Is that likely to change anytime soon, though? Not really. What Boff has failed to understand is that if we wait on something like this until we’ve anticipated every last possible consequence, and answered every last possible question, equality will never happen. Sadly, that’s what the religious right wants. They want to tie up these things in endless questions that courts and lawmakers must answer to their satisfaction, so that it never happens at all.
Incredibly enough, Boff invalidates his own argument when he says this:
Those who say ‘no, never’ to such ideas can remember a time when ‘no, never’ also applied to the recognition of the right of marriage as one protected to all persons under the 14th Amendment. Things and times change – and as we change with them we must consider the ramifications for tomorrow of what we do today.
Here’s why that invalidates his entire argument: If the 14th Amendment protects the right of marriage to all people, then it protects it for the LGBTQ community as well. What about this do these people not understand? Or, if that’s not what he meant, then what did he mean?
Boff cites Senator Mike Lee’s (R-UT) statement on the matter, which brings up the “five, unelected judges” part, as though everything that happens in this country should be subject only to the decisions of elected representatives. Again, one of the things the courts do is protect the rights of the minority, which the elected legislature will trample periodically.
The majority cannot decide who gets to enjoy which rights. If marriage is a fundamental right—and the Supreme Court has said it is numerous times—then they can’t use religious liberty as an excuse to deny that right. The religious right may need to work to ensure that religious institutions remain protected, yes, but they can’t use that argument to deny a right to people they think shouldn’t have it. The only thing that Lee, and Boff, got even slightly right here is that the debate should now shift to rights of conscience.
But, Boff didn’t stop there. He’s afraid that the whole debate will stop because one Pennsylvania newspaper will no longer print op-eds, or letters to the editor, expressing opposition to same-sex marriage. Other newspapers may follow suit, and they can. As far as the editorial boards of any paper that does that are concerned, the discussion is over, and printing those op-eds could be seen as redundant, or even regressive.
There are other venues for expression, and it’s not likely that all media outlets will do that.
Finally, Boff brought up the slippery-slope thing we’ve been hearing. What about marriages between close blood relatives? What about polygamy? What about, what about…? These are questions that the courts may have to consider at some point, but how much of a problem are they, really?
The definition of marriage has changed many, many times over thousands of years. It will continue to do so. The “one man, one woman” version of marriage is a relatively recent development in human history. It’s not what marriage has always been, contrary to what these people seem to think.
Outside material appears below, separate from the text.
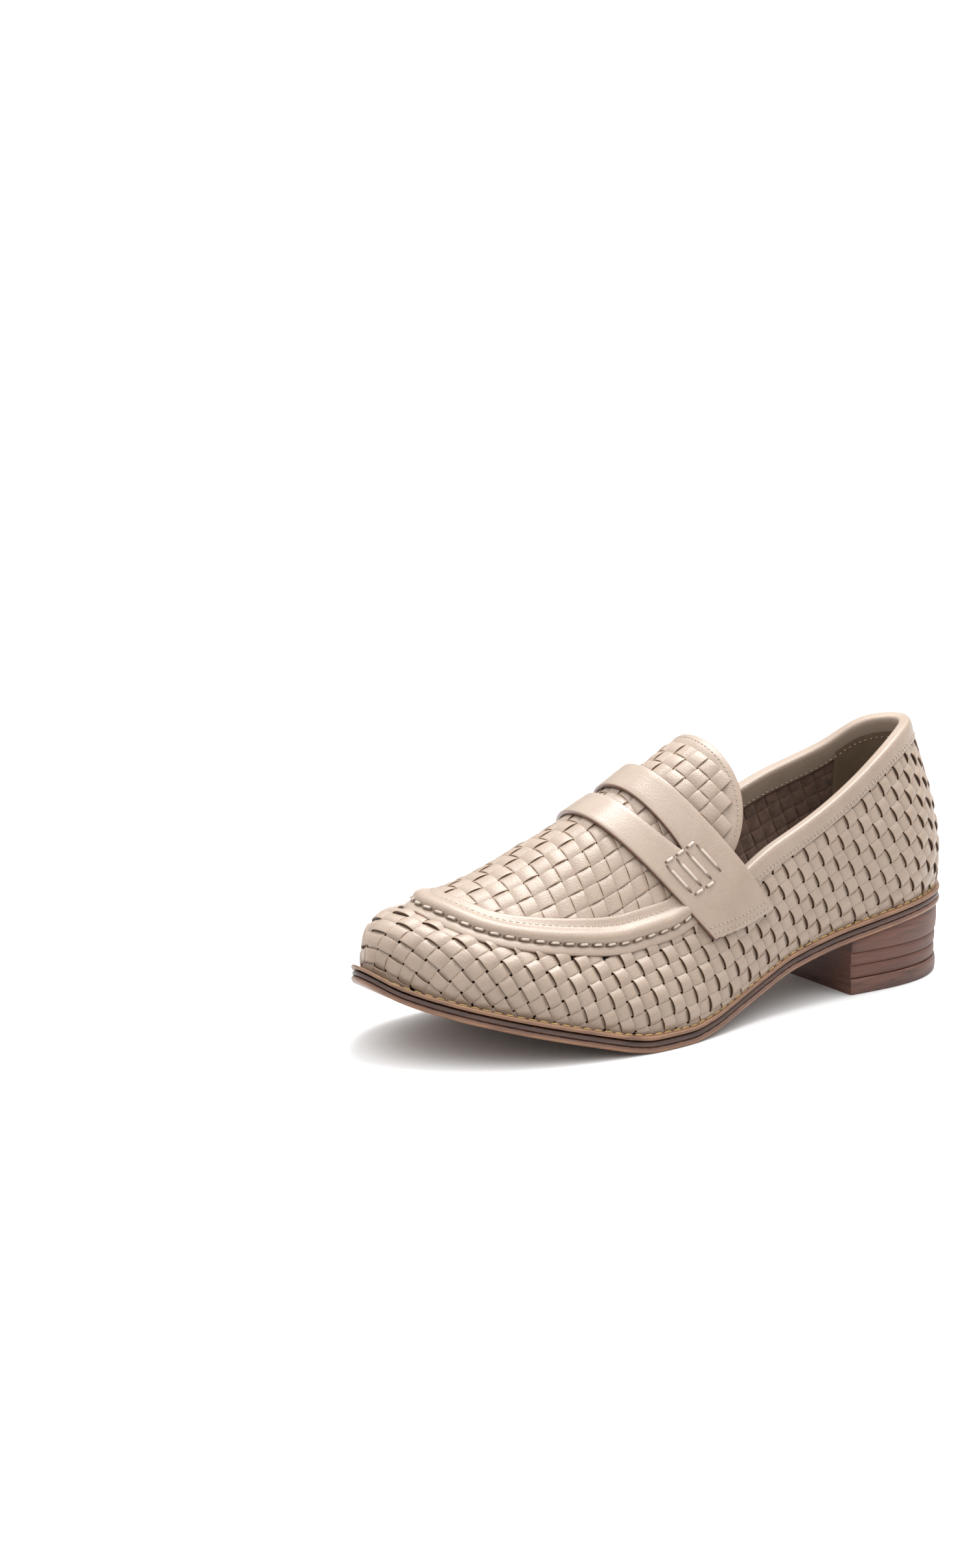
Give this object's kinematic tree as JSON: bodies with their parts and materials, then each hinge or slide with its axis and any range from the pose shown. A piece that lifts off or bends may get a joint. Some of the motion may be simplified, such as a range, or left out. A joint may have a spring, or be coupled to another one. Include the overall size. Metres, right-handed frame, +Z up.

It’s also not the only stone in the foundation of Western society. Other countries (like Canada) have recognized same-sex marriages for years, and they haven’t fallen apart. Why is it such a given that the U.S. will? Boff may think that his argument is new and novel, but it’s really just the same tired stuff we’ve been hearing from marriage equality opponents the whole time. It’ll be interesting to see what they say when same-sex marriage doesn’t destroy us.